=== Given request ===
Going through the material below, please gather all lines with the word "object" in them.

=== Records to process ===
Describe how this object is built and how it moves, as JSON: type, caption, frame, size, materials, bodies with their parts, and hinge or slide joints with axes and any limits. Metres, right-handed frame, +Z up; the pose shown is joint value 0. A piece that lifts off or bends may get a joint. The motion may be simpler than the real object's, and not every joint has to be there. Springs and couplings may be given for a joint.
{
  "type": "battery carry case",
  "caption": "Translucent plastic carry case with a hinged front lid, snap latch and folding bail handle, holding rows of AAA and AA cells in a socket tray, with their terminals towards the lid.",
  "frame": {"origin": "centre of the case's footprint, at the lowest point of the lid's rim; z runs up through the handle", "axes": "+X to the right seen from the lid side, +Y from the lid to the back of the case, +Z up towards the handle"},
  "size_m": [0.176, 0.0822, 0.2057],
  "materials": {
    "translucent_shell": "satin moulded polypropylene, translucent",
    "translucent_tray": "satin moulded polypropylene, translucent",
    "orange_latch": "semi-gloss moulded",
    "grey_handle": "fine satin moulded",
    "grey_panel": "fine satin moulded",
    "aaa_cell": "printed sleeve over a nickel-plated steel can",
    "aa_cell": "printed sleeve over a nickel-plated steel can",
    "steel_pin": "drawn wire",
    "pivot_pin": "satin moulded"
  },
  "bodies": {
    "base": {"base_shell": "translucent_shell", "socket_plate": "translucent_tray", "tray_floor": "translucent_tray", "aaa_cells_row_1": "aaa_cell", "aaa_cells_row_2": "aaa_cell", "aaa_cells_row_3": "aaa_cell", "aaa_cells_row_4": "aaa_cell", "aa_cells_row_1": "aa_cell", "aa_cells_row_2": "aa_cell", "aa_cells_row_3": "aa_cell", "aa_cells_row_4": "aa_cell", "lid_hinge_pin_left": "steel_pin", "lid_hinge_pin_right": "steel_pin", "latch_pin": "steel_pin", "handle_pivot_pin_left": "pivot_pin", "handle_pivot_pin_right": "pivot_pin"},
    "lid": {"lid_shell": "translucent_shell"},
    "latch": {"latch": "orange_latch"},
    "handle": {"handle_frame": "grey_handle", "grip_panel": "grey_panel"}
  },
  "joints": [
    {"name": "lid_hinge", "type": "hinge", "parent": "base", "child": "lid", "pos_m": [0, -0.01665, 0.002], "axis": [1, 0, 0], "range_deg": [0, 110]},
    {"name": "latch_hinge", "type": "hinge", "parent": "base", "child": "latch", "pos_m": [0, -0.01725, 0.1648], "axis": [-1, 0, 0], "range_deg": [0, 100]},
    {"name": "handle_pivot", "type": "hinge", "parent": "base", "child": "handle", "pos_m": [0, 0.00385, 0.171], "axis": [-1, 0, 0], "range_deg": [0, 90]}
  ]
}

...

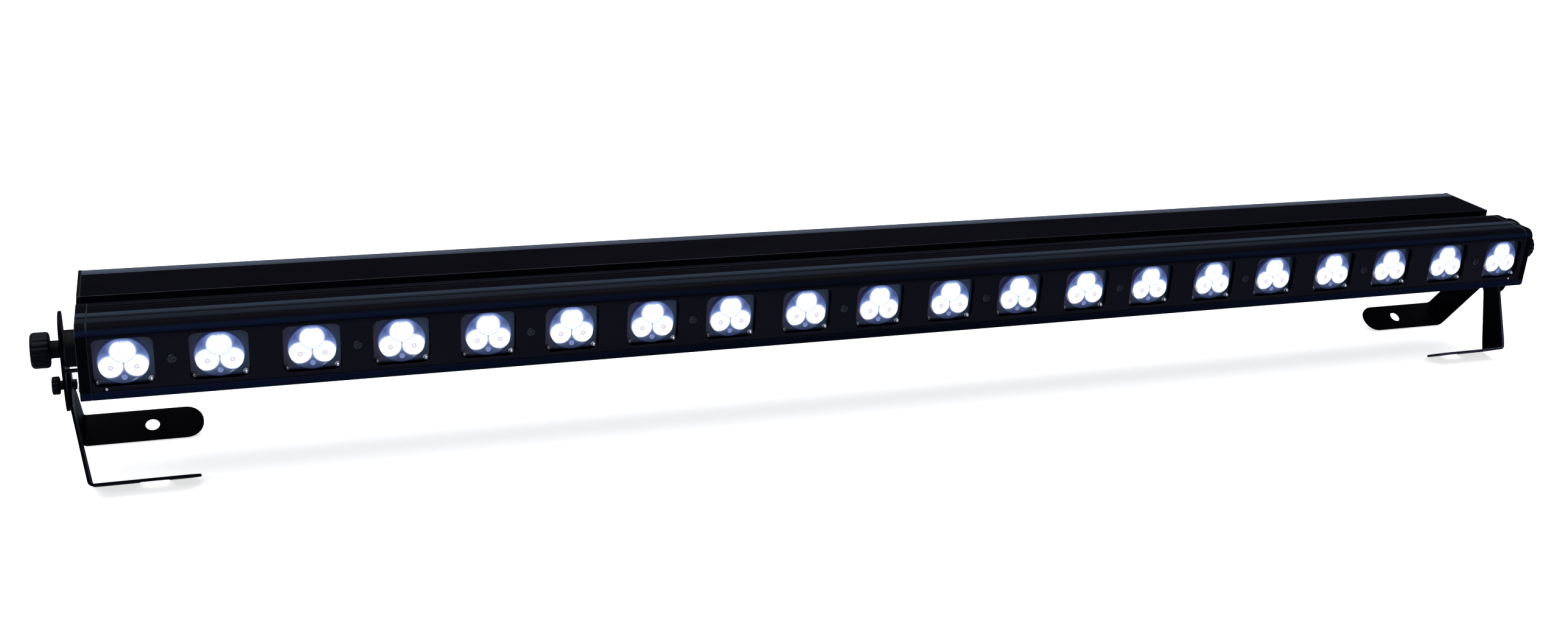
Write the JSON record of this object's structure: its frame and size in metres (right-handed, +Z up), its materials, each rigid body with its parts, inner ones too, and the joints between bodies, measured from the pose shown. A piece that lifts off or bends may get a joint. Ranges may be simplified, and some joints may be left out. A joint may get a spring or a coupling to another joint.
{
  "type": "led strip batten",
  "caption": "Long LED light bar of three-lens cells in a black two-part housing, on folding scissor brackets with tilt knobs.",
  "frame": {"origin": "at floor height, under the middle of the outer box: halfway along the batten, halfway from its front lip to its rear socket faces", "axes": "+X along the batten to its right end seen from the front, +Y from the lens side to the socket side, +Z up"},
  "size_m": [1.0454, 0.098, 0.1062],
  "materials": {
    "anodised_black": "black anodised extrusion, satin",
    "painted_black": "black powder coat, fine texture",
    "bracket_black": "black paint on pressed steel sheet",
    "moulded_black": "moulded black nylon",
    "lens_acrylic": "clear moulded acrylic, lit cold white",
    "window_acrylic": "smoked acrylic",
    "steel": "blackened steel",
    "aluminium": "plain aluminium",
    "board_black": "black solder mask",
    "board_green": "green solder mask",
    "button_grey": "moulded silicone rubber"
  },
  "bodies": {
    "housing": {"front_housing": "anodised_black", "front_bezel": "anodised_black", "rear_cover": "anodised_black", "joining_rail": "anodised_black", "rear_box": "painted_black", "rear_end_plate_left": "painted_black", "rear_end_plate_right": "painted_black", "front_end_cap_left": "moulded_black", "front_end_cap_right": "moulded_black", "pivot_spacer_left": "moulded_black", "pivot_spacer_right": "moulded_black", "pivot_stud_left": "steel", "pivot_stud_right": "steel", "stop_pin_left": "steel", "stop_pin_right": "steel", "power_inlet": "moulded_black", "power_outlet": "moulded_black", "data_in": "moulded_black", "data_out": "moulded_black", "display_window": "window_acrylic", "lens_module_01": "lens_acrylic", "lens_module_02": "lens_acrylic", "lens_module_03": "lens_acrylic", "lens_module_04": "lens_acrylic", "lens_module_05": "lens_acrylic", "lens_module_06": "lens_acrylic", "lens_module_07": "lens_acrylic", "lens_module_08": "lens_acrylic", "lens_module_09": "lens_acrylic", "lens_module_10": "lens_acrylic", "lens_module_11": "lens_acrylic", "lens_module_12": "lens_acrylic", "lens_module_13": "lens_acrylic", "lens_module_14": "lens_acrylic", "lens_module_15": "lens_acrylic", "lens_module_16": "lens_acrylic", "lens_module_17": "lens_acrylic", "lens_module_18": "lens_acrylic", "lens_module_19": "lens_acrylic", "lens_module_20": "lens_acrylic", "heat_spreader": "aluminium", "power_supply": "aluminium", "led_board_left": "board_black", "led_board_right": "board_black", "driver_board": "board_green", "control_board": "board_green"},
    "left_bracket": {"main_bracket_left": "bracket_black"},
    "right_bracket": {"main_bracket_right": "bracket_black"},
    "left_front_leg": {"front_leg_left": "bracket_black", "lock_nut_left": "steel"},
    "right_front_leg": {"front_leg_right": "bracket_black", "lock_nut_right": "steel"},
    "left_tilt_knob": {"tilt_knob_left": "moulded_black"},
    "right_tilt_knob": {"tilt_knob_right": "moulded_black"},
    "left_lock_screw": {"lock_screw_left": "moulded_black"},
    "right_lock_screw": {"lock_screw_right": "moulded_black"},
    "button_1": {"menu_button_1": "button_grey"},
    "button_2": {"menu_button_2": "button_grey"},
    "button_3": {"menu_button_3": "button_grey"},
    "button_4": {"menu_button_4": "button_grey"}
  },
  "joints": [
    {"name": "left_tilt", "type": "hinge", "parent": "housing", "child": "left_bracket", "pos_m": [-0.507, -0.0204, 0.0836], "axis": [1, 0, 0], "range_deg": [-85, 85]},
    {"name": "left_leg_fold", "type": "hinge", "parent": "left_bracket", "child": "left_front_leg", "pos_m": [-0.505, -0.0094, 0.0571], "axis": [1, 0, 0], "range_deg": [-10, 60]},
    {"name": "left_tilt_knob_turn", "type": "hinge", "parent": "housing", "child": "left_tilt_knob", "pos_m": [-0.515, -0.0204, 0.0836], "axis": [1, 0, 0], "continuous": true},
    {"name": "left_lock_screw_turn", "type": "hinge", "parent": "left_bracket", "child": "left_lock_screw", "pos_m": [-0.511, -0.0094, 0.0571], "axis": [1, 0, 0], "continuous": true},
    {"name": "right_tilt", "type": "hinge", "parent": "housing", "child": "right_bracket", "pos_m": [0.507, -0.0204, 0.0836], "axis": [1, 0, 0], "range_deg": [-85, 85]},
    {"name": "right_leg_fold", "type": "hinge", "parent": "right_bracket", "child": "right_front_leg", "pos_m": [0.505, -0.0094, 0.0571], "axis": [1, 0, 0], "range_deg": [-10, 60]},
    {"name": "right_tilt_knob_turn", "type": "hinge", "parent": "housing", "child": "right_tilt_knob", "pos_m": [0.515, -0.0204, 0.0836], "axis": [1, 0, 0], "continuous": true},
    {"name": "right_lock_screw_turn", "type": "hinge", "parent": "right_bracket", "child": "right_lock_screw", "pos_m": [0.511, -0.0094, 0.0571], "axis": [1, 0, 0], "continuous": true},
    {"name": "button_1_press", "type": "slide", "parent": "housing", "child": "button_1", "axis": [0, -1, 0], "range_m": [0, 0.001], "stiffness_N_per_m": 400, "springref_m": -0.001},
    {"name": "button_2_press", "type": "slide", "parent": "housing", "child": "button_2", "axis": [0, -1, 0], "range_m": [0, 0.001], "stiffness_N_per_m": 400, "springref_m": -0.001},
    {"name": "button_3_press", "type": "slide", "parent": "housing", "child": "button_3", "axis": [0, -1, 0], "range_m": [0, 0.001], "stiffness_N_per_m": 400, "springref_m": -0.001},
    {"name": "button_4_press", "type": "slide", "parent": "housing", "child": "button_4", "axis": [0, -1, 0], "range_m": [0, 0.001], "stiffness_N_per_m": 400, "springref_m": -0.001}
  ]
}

=== Output for this exercise ===
Describe how this object is built and how it moves, as JSON: type, caption, frame, size, materials, bodies with their parts, and hinge or slide joints with axes and any limits. Metres, right-handed frame, +Z up; the pose shown is joint value 0. A piece that lifts off or bends may get a joint. The motion may be simpler than the real object's, and not every joint has to be there. Springs and couplings may be given for a joint.
Write the JSON record of this object's structure: its frame and size in metres (right-handed, +Z up), its materials, each rigid body with its parts, inner ones too, and the joints between bodies, measured from the pose shown. A piece that lifts off or bends may get a joint. Ranges may be simplified, and some joints may be left out. A joint may get a spring or a coupling to another joint.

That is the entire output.